Era la promesa de Jesús. Se marchaba a los cielos, pero a la vez se quedaba con
ellos para siempre: presente en la Eucaristía de modo muy singular; y presente, de
modo especialísimo, por la acción del Espíritu Santo, que dentro de pocos días iban
a recibir, como Jesús les había anunciado. El Paráclito inundaría de luz las
inteligencias de cuantos fueran fieles y de fuerza sus corazones.
Con la misma confianza con que le habían seguido hasta entonces, estaban
dispuestos ahora a continuar la misión encomendada. Ya no le verían a su lado,
pero no les faltaría su fuerza ni su consuelo ningún día, según recoge san Mateo
finalizando su evangelio:
—Se me ha dado toda potestad en el cielo y en la tierra. Id, pues, y haced
discípulos a todos los pueblos, bautizándoles en el nombre del Padre y del Hijo y del
Espíritu Santo; y enseñándoles a guardar todo cuanto os he mandado. Y sabed que
yo estoy con vosotros todos los días hasta el fin del mundo.
Si se refiere el Señor a una presencia suya para siempre, hasta el fin del
mundo, quiere decir, por consiguiente, que entonces pensaba ya en nosotros. Ese
poder en favor de sus discípulos sigue siendo actual y eficaz hoy para que, en
medio de las dificultades de nuestro tiempo, extendamos nosotros su doctrina
salvadora, contagiando a muchos más esa alegría de vivir con Dios, que es propia
de quienes nos sabemos hijos suyos.
No existe tiempo, ni lugar, ni circunstancias imposibles para la Gracia de Dios.
Marcharon por todas partes, nos advierte el evangelista; y esa presencia de Jesús
sobrenatural, abundante en el cielo y en la tierra en favor nuestro para la tarea que
nos pide, es una realidad cada día de nuestra vida y siempre. En verdad no hay
ocasión apostólica en la que podamos echar de menos el auxilio divino.

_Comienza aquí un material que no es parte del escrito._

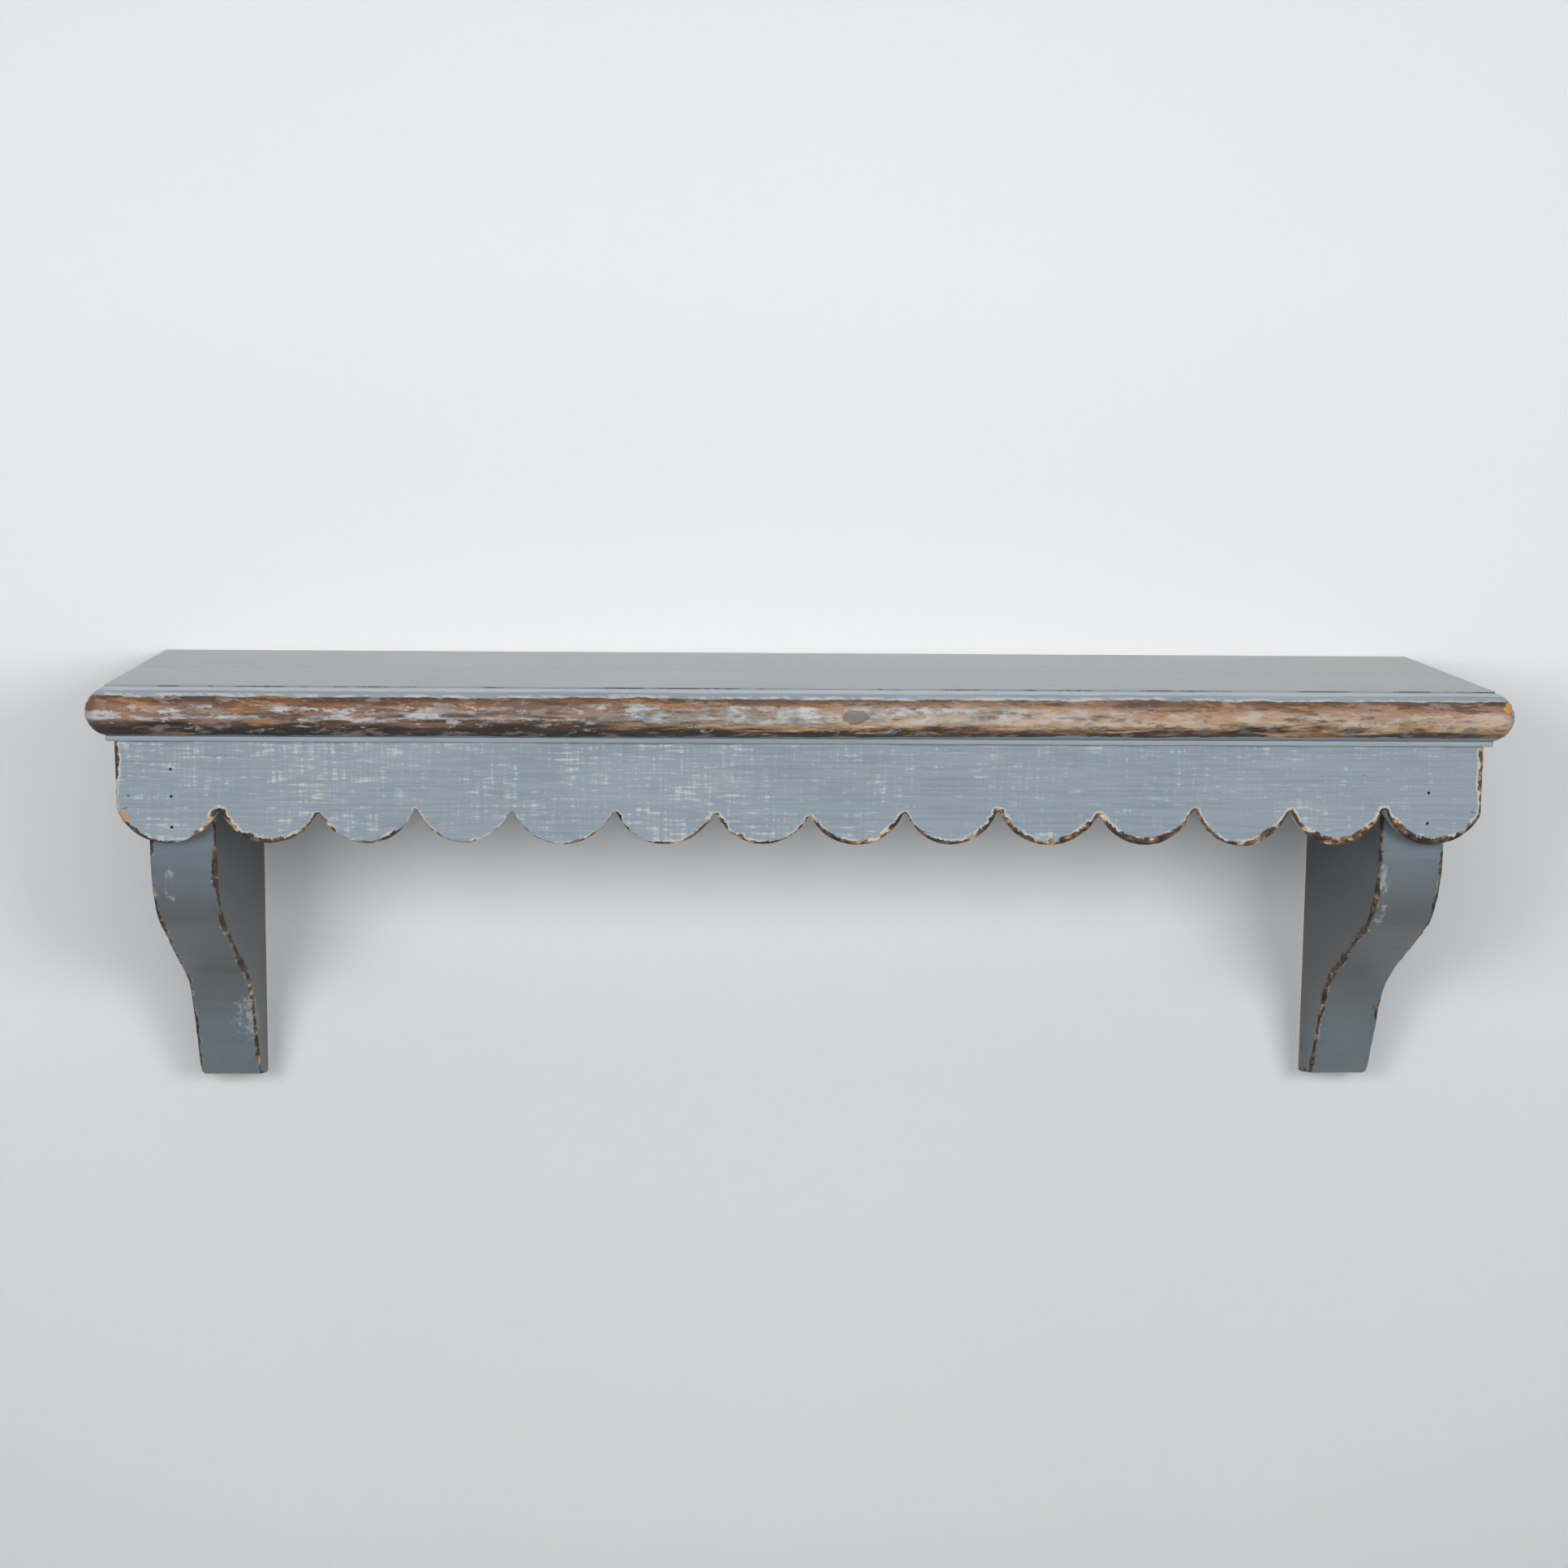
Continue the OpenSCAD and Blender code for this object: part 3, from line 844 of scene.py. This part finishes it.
    # Dirt in a broken line along the step and under the nose, and the seam between the planks.
    in_step = m.times(m.step(turn, 1.02, 1.05), m.step(turn, 1.17, 1.12))
    broken = m.step(m.noise((30, 8, 8), 17.0, 4, 0.7), 0.46, 0.56)
    colour = m.over(colour, srgb(58, 56, 56), in_step, broken, 0.8)
    under = m.times(m.step(turn, -0.97, -1.02), m.step(turn, -1.1, -1.06))
    colour = m.over(colour, srgb(50, 54, 60), under, 0.7)
    off_seam = m.math("ABSOLUTE", m.add(y, GLUE_Y * MM))
    seam = m.step(off_seam, 0.4 * MM, 0.9 * MM, 0.5, 0.0)
    colour = m.mix(seam, colour, srgb(84, 98, 108))
    colour = raw_back(m, colour, (22, 200, 200))

    bare = m.without(cover)
    height = m.add(m.times(cover, 0.35), m.times(streaks, 0.25))
    height = m.add(height, m.times(coarse, bare, 0.9))
    height = m.add(height, m.times(blobs, bare, 0.25))
    m.relief(height, 0.5 * MM, 0.7)
    roughness = m.add(m.line(cover, 0.0, 1.0, 0.55, 0.42), m.swing(clouds, 0.15))
    return m.finish(colour, roughness, Specular_IOR_Level=0.5)


def sawn_wood(m, stretch, seed, dirt):
    """Dark, dirty wood for a worn or sawn edge, with pale flecks of fresher wood."""
    grain = m.noise(stretch, seed, 4, 0.65)
    patches = m.noise((80, 80, 80), seed + 1, 3, 0.6)
    tone = m.add(m.times(grain, 2.0), m.times(patches, 1.9))
    return m.ramp(m.add(tone, dirt), EDGE_WOOD)


def apron_paint():
    """Brushed blue-grey paint with whitish dry-brush dabs, gone from the sawn edge."""
    m = Finish("apron_paint")
    x, z = m.xyz["X"], m.xyz["Z"]
    worn = m.mark("worn")
    streaks = m.noise((14, 60, 480), 21.0, 4, 0.62)
    long_streaks = m.noise((4, 40, 170), 22.0, 3)
    clouds = m.noise((11, 11, 22), 23.0, 2)
    paint = m.mix(m.step(streaks, 0.28, 0.72), srgb(122, 138, 149), srgb(142, 155, 165))
    paint = m.over(paint, srgb(134, 152, 165), m.step(long_streaks, 0.35, 0.7), 0.3)
    paint = m.over(paint, srgb(156, 165, 172), m.step(clouds, 0.4, 0.75), 0.3)

    # Dabs where long level strokes cross short upright ones.
    level_strokes = m.noise((55, 60, 460), 25.0, 3, 0.6)
    upright_strokes = m.noise((330, 60, 34), 26.0, 3, 0.6)
    crowd = m.noise((16, 20, 34), 27.0, 3, 0.6)
    leftward = m.step(x, 0.3, -0.25)
    near_top = m.step(z, 0.022, 0.034)
    weight = m.add(m.times(crowd, 0.28), m.times(leftward, 0.035))
    weight = m.add(weight, m.times(near_top, 0.03))
    crossing = m.add(m.times(level_strokes, 0.6), m.times(upright_strokes, 0.4))
    crossing = m.add(crossing, weight)
    dabs = m.step(crossing, 0.72, 0.82)
    paint = m.over(paint, srgb(168, 175, 180), m.step(crossing, 0.64, 0.76), 0.25)
    paint = m.over(paint, srgb(204, 205, 205), dabs, 0.6)
    top_line = m.step(z, 0.0335, 0.0352)
    broken = m.step(m.noise((26, 10, 300), 29.0, 3), 0.42, 0.58)
    paint = m.over(paint, srgb(196, 199, 201), top_line, broken, 0.5)

    # Bare wood along the arris, with undercoat left on the paint's ragged edge.
    ragged = m.noise((230, 230, 230), 31.0, 4, 0.68)
    frayed = m.noise((60, 60, 60), 32.0, 3)
    wear = m.add(m.add(worn, m.swing(ragged, 2.2)), m.swing(frayed, 2.4))
    sound = m.step(m.noise((24, 24, 24), 32.5, 3), 0.48, 0.58)
    wear = m.add(wear, m.times(sound, leftward, 0.9))
    bare = m.step(wear, 1.0, 0.88)
    crust = m.most(m.noise((100, 100, 100), 34.0, 3), m.times(m.step(z, -0.022, -0.012), 0.56))
    colour = m.over(paint, srgb(206, 200, 188), m.step(wear, 1.7, 1.1), m.step(crust, 0.46, 0.56), 0.75)
    colour = m.mix(bare, colour, sawn_wood(m, (220, 220, 260), 35.0, -1.47))

    # A rubbed patch and a dark chip on the left end.
    patch = m.spot((-435.5, -217, -13), (4, 6, 7), 1.8, 33.0)
    colour = m.over(colour, srgb(182, 136, 92), patch, 0.85)
    chip = m.spot((-435, -217, -20), (3.5, 6, 4), 1.6, 36.0)
    colour = m.over(colour, srgb(60, 48, 40), chip, 0.9)

    painted = m.without(bare)
    height = m.add(m.times(streaks, 0.4), m.times(dabs, 0.4))
    height = m.add(m.times(height, painted), m.times(painted, 0.6))
    height = m.add(height, m.times(ragged, bare, 0.9))
    m.relief(height, 0.4 * MM, 0.6)
    return m.finish(colour, m.line(bare, 0.0, 1.0, 0.5, 0.7), Specular_IOR_Level=0.4)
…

Tal vez
debamos pedir perdón por nuestra falta de fe, por nuestra debilidad, porque no
supimos corresponder a la Gracia que, con la luz del Espíritu Santo, nos hacía notar
la ausencia de Dios y nos impulsaba a inculcar el sentido cristiano de la vida en ese
ambiente..., en esa persona... Quizás luego, en el silencio sincero de nuestra
oración, en un examen de conciencia franco, hemos reconocido humildemente la
debilidad nuestra de carácter; que nos pudieron los respetos humanos: el qué dirán
o el qué pensarán; que tal vez nos faltó fe en la promesa divina; o que, fiados sólo
en las fuerzas humanas y contemplando el estado general de las cosas, nos parecía
imposible que algo se pudiera hacer por ese profundo cambio necesario para
reconducir a Dios determinada situación.
Pero, ¿nos sentimos positivamente interpelados por quienes no aman a
Cristo? ¿Son, esas situaciones o actitudes tan lamentables, y a veces tan próximas,
estímulo de nuestra oración, de nuestra mortificación, de nuestra acción, porque
deseamos que nuestro Dios sea más amado? ¿Me importa si las personas disfrutan
de la amistad divina, o casi sólo me preocupa su salud, su bienestar material, sus
relaciones humanas, que son necesidades importantes pero meramente terrenas y
transitorias?
La fiesta de hoy nos anima a mirar al Cielo. Jesús asciende a la derecha del
Padre, pero nos deja como herencia, para compartir con Él todos los días, la
fascinante tarea de la santificación del mundo: su misma tarea. Pidamos a Santa
María, Reina de los Apóstoles, entusiasmo sobrenatural y humano para acometer la
empresa: nuestro Padre Dios confía hoy como ayer en sus apóstoles.